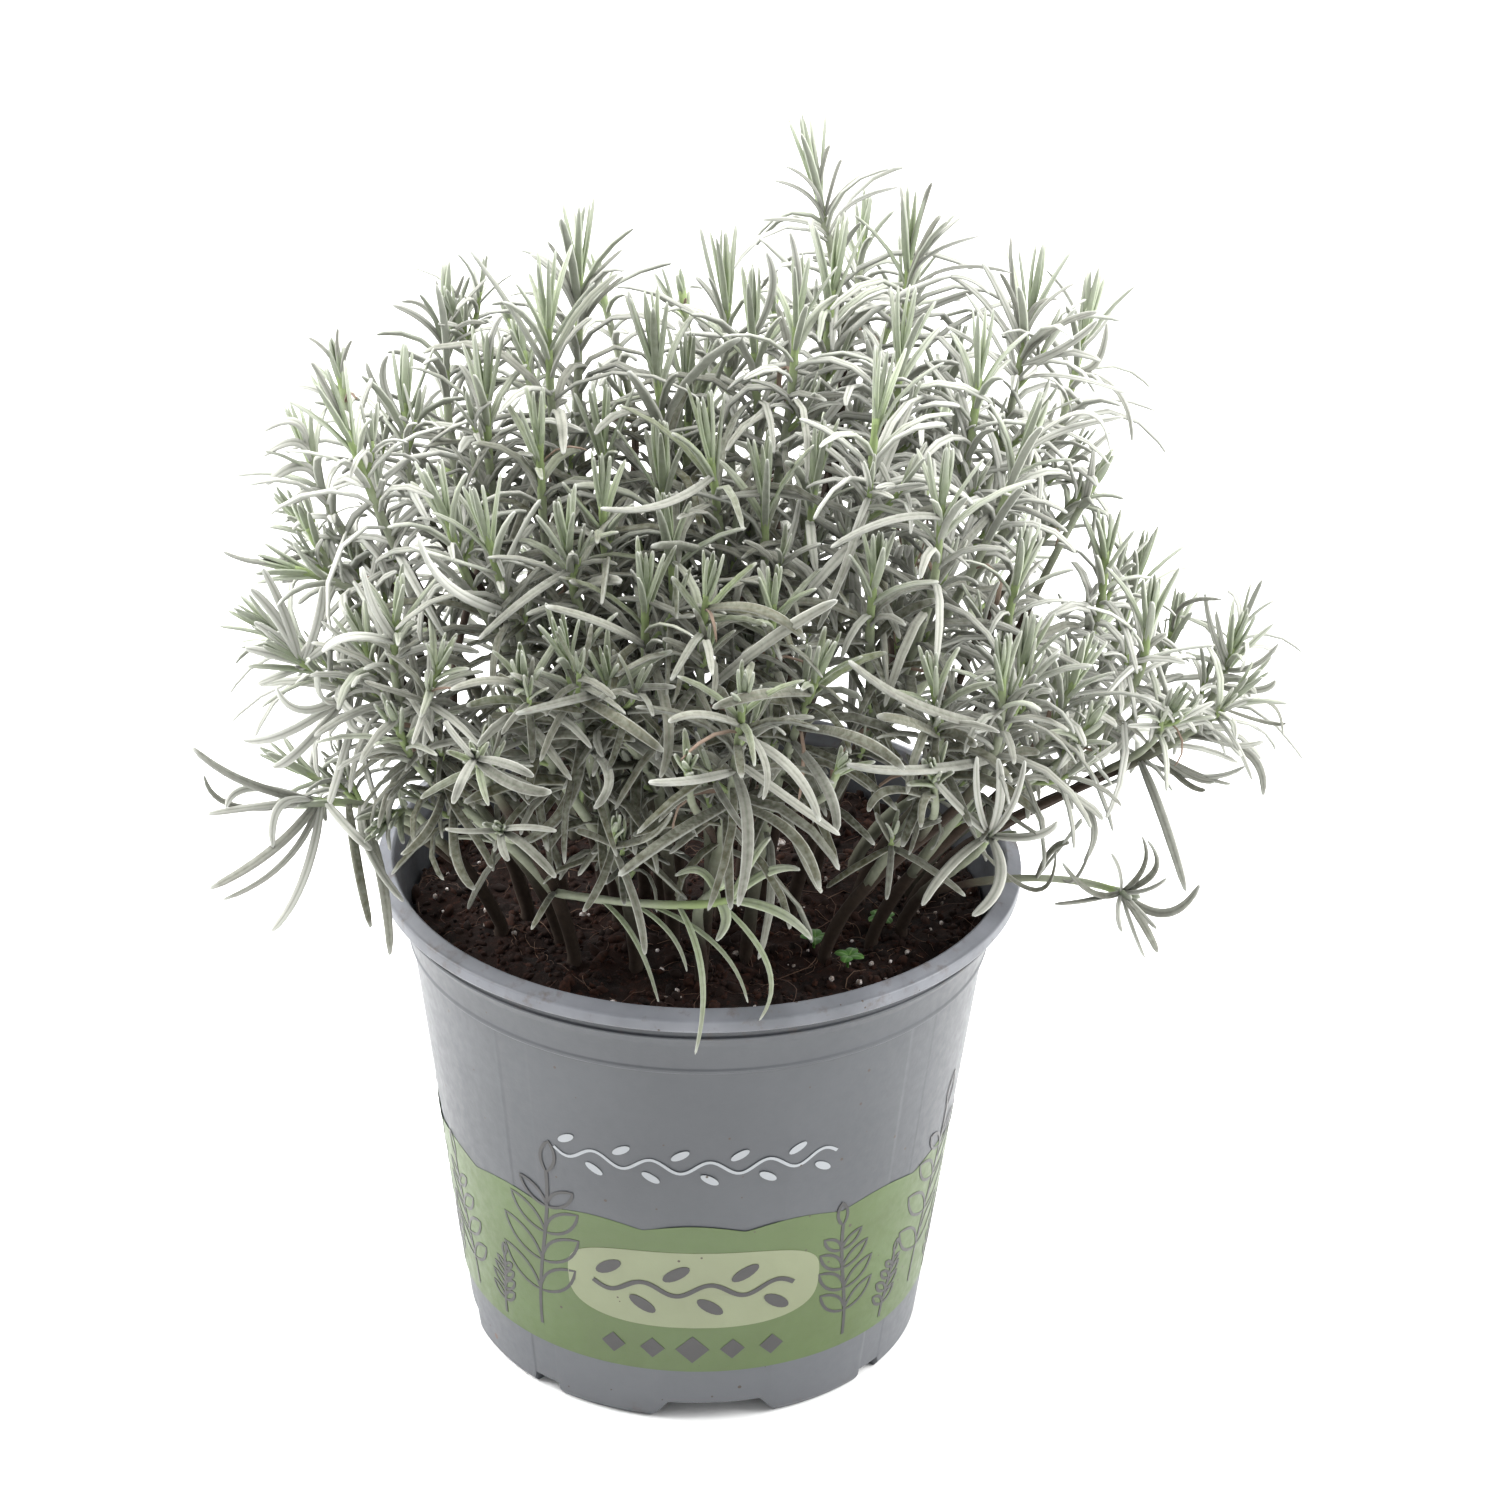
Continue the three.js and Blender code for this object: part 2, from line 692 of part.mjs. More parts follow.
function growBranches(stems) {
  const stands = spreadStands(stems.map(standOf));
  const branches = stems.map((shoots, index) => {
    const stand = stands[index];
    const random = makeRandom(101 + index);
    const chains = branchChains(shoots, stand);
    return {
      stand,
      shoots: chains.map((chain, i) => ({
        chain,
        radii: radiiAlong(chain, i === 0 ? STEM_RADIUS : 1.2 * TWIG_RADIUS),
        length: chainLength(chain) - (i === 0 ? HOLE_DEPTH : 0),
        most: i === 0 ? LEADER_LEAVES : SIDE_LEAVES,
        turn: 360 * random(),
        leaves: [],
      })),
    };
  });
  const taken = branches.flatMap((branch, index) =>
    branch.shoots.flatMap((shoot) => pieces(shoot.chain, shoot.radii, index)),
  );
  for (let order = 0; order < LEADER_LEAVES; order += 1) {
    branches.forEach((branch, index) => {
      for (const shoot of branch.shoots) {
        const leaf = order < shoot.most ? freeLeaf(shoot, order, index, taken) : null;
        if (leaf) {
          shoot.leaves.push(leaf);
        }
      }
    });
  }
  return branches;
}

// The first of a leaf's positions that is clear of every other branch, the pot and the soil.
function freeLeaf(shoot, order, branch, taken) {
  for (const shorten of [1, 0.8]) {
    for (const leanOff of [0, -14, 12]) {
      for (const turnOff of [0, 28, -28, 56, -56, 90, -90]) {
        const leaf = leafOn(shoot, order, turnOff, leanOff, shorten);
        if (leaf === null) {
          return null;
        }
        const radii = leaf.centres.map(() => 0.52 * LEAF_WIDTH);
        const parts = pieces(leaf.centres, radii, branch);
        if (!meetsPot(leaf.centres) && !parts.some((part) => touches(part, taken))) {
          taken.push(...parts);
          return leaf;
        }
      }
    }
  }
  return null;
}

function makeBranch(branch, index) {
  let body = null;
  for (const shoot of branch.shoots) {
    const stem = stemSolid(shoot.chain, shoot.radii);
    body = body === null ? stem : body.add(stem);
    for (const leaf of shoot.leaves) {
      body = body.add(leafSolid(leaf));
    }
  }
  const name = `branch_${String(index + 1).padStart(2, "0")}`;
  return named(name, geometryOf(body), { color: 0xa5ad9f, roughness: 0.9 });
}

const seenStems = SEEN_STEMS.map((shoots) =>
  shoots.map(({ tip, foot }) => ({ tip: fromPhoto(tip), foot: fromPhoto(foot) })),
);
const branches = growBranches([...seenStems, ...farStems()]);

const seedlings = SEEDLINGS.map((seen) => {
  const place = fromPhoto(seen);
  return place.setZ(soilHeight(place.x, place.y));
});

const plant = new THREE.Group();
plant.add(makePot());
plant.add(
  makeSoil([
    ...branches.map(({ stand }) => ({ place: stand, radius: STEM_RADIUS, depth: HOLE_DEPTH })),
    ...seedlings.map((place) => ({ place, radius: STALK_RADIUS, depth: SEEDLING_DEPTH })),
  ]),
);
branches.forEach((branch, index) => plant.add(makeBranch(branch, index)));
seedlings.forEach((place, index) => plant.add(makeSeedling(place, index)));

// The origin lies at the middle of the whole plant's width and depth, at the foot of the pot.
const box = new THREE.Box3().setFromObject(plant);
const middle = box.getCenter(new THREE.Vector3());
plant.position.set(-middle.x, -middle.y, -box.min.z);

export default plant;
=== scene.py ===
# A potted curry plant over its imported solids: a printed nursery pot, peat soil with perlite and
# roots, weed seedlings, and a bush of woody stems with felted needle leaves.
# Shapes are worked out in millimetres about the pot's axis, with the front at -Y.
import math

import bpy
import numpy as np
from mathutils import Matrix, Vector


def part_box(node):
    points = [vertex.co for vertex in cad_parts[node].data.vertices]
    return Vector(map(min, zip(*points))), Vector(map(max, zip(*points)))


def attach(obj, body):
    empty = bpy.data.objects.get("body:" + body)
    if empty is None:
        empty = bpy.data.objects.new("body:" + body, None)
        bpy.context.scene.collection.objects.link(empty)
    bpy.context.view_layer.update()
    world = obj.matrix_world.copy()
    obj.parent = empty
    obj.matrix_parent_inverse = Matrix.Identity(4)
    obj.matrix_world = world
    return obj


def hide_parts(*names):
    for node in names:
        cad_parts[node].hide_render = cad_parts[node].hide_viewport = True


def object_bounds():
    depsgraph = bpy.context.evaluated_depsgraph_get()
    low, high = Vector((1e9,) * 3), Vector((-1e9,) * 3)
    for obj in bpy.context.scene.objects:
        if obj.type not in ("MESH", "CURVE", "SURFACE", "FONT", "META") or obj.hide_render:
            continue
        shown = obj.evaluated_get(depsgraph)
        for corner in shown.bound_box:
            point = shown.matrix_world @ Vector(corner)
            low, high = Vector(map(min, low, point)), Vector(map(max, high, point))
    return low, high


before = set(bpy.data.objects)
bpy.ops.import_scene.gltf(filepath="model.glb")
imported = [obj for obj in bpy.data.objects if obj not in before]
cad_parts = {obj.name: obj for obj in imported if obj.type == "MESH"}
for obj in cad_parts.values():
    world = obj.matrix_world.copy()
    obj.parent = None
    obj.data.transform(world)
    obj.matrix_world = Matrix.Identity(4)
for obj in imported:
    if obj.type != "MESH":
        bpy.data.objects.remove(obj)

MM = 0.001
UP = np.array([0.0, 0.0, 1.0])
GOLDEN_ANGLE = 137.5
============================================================
THE PROBLEM:
Your task is to extract exactly the lines starting at the line with "of the pot." and ending at the line with "if obj.type not", including both ends, and no other lines.

COMPLETE RESPONSE:
// The origin lies at the middle of the whole plant's width and depth, at the foot of the pot.
const box = new THREE.Box3().setFromObject(plant);
const middle = box.getCenter(new THREE.Vector3());
plant.position.set(-middle.x, -middle.y, -box.min.z);

export default plant;
=== scene.py ===
# A potted curry plant over its imported solids: a printed nursery pot, peat soil with perlite and
# roots, weed seedlings, and a bush of woody stems with felted needle leaves.
# Shapes are worked out in millimetres about the pot's axis, with the front at -Y.
import math

import bpy
import numpy as np
from mathutils import Matrix, Vector


def part_box(node):
    points = [vertex.co for vertex in cad_parts[node].data.vertices]
    return Vector(map(min, zip(*points))), Vector(map(max, zip(*points)))


def attach(obj, body):
    empty = bpy.data.objects.get("body:" + body)
    if empty is None:
        empty = bpy.data.objects.new("body:" + body, None)
        bpy.context.scene.collection.objects.link(empty)
    bpy.context.view_layer.update()
    world = obj.matrix_world.copy()
    obj.parent = empty
    obj.matrix_parent_inverse = Matrix.Identity(4)
    obj.matrix_world = world
    return obj


def hide_parts(*names):
    for node in names:
        cad_parts[node].hide_render = cad_parts[node].hide_viewport = True


def object_bounds():
    depsgraph = bpy.context.evaluated_depsgraph_get()
    low, high = Vector((1e9,) * 3), Vector((-1e9,) * 3)
    for obj in bpy.context.scene.objects:
        if obj.type not in ("MESH", "CURVE", "SURFACE", "FONT", "META") or obj.hide_render:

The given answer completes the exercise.